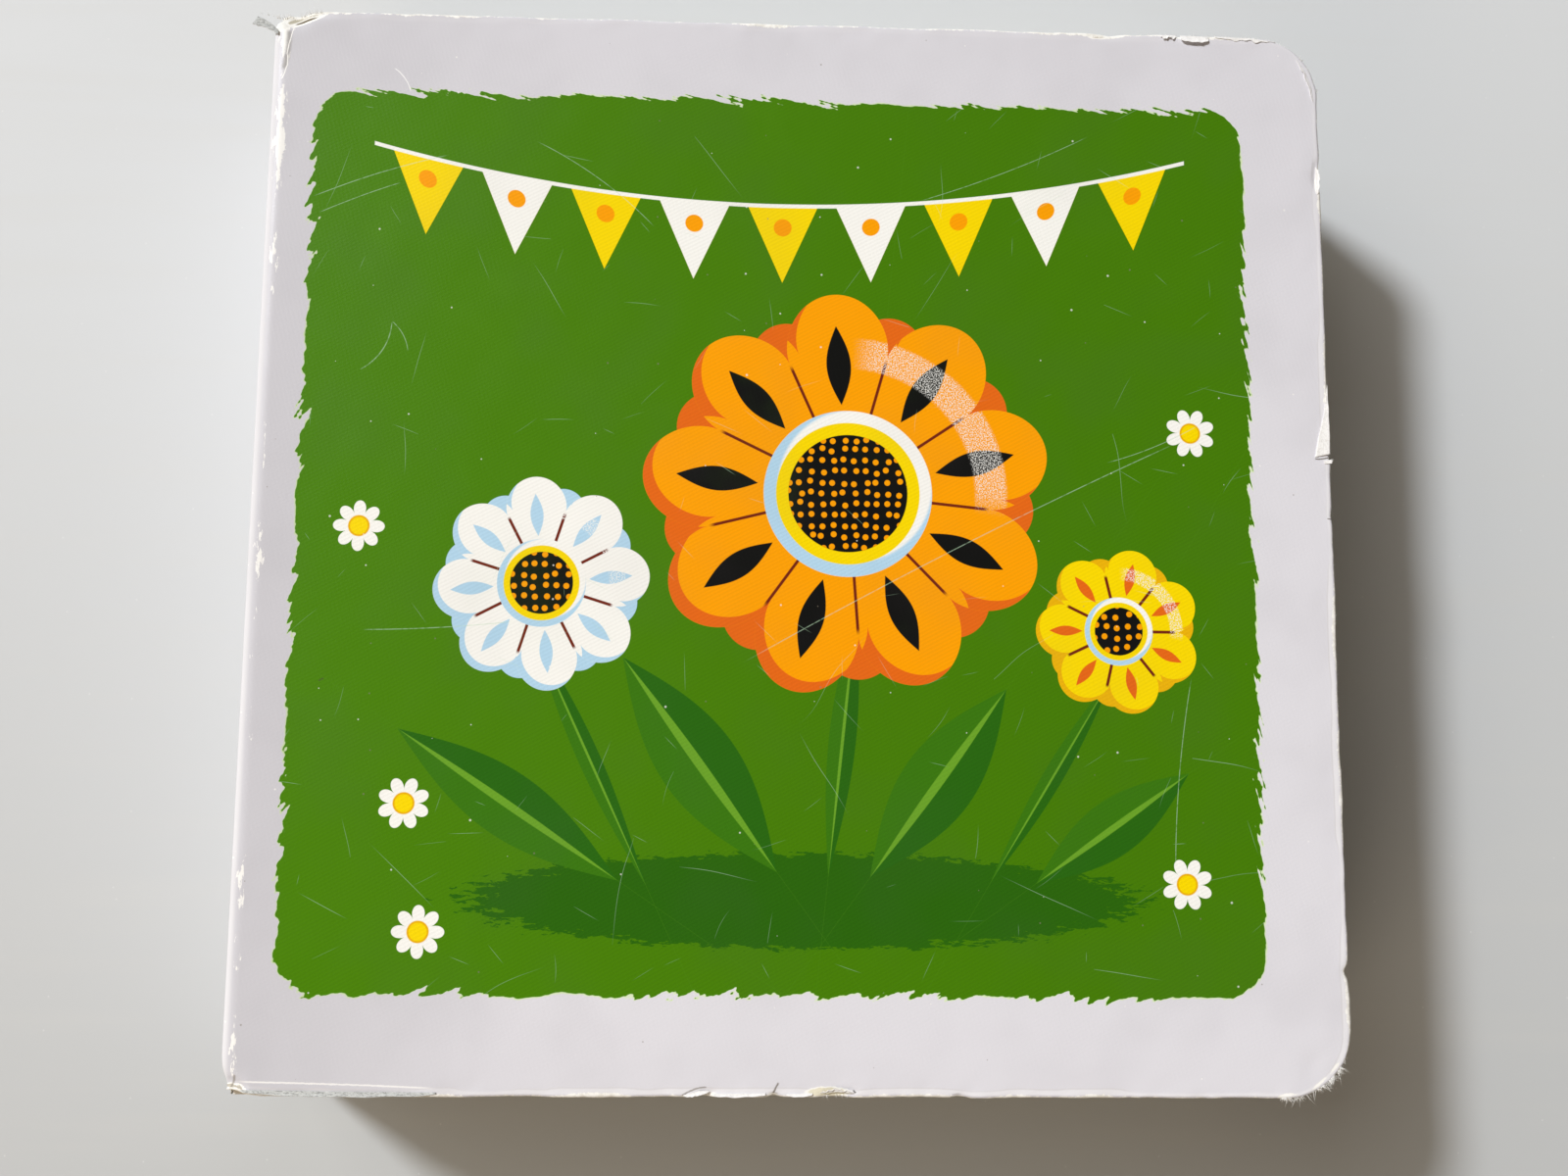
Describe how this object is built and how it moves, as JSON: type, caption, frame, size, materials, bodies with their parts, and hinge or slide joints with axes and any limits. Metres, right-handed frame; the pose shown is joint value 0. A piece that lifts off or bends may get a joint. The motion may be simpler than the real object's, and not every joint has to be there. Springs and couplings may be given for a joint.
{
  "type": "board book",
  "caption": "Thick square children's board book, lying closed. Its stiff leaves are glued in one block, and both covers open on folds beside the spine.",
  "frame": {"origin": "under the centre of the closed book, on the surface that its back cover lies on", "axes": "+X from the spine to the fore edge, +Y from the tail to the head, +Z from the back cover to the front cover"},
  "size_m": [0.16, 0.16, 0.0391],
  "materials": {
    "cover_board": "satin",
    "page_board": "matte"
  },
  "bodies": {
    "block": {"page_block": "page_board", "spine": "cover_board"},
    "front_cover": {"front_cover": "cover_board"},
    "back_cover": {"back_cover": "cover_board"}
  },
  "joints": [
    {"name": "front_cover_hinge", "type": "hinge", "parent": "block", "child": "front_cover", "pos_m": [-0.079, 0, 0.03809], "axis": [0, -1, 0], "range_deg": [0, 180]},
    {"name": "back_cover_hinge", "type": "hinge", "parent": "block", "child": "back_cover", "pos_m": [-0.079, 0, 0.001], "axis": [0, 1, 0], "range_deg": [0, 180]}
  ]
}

## Written problem
Reproduce the listing in full. Keep it exactly as written.

## Response below
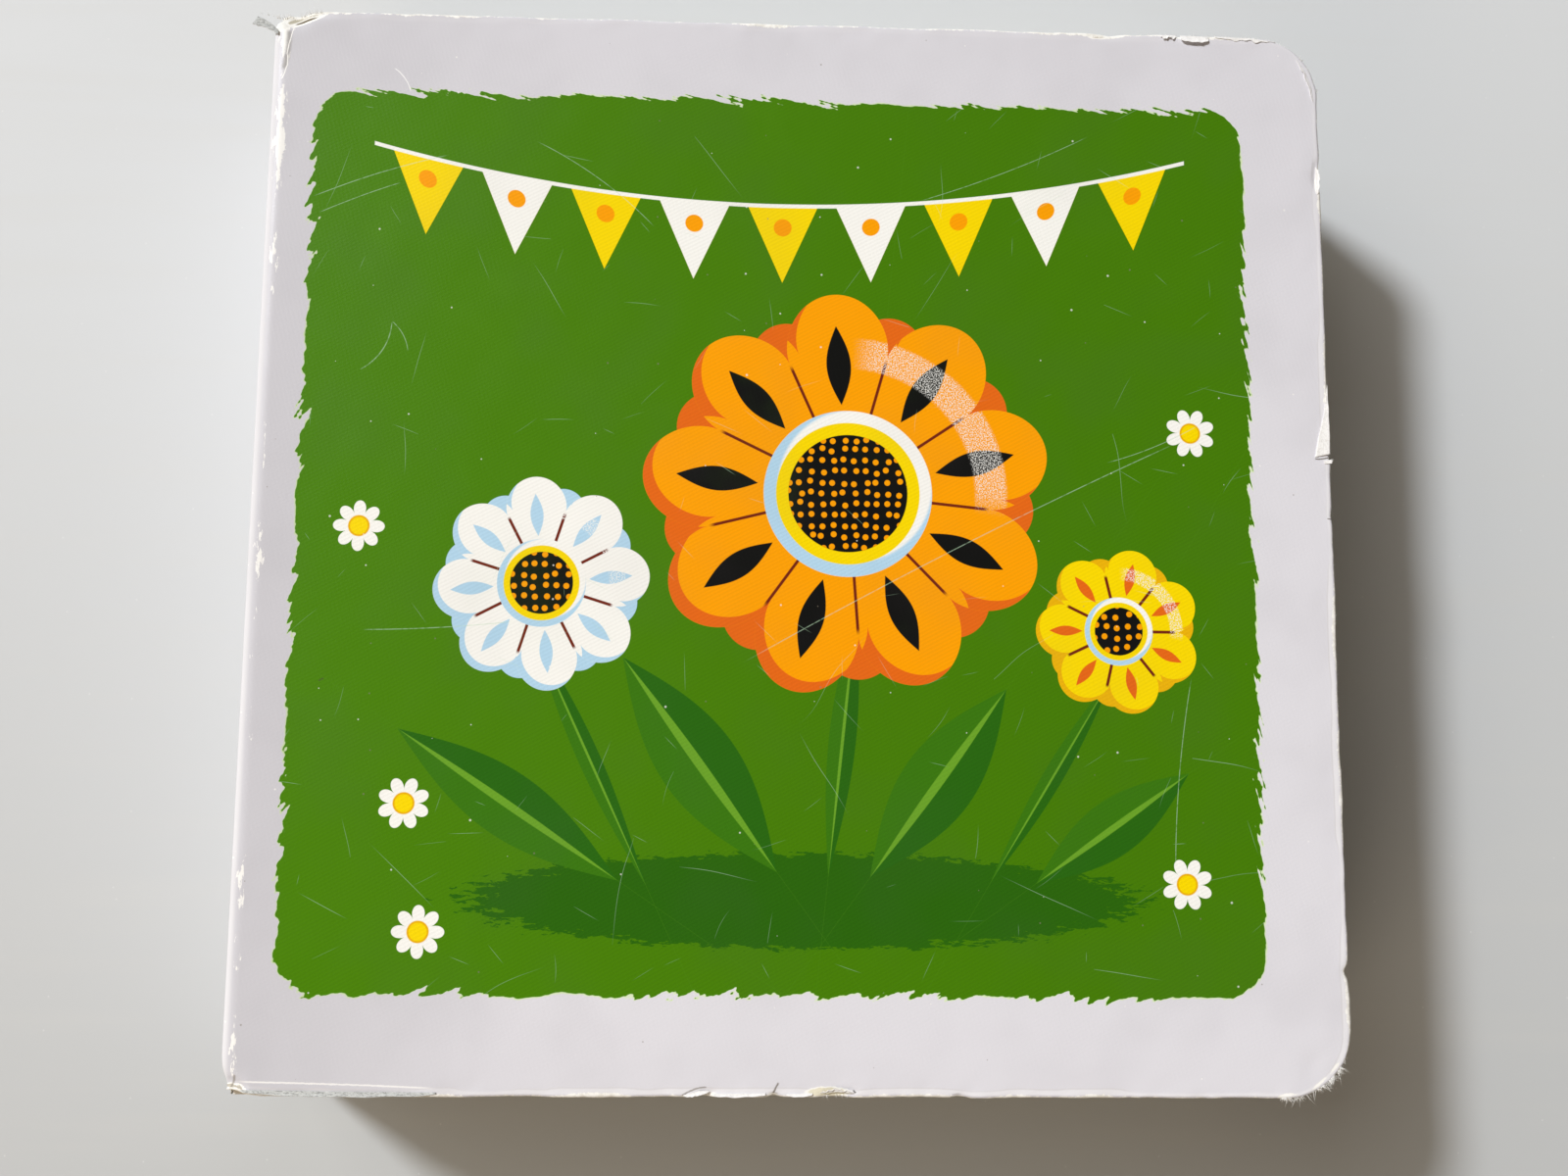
Describe how this object is built and how it moves, as JSON: type, caption, frame, size, materials, bodies with their parts, and hinge or slide joints with axes and any limits. Metres, right-handed frame; the pose shown is joint value 0. A piece that lifts off or bends may get a joint. The motion may be simpler than the real object's, and not every joint has to be there. Springs and couplings may be given for a joint.
{
  "type": "board book",
  "caption": "Thick square children's board book, lying closed. Its stiff leaves are glued in one block, and both covers open on folds beside the spine.",
  "frame": {"origin": "under the centre of the closed book, on the surface that its back cover lies on", "axes": "+X from the spine to the fore edge, +Y from the tail to the head, +Z from the back cover to the front cover"},
  "size_m": [0.16, 0.16, 0.0391],
  "materials": {
    "cover_board": "satin",
    "page_board": "matte"
  },
  "bodies": {
    "block": {"page_block": "page_board", "spine": "cover_board"},
    "front_cover": {"front_cover": "cover_board"},
    "back_cover": {"back_cover": "cover_board"}
  },
  "joints": [
    {"name": "front_cover_hinge", "type": "hinge", "parent": "block", "child": "front_cover", "pos_m": [-0.079, 0, 0.03809], "axis": [0, -1, 0], "range_deg": [0, 180]},
    {"name": "back_cover_hinge", "type": "hinge", "parent": "block", "child": "back_cover", "pos_m": [-0.079, 0, 0.001], "axis": [0, 1, 0], "range_deg": [0, 180]}
  ]
}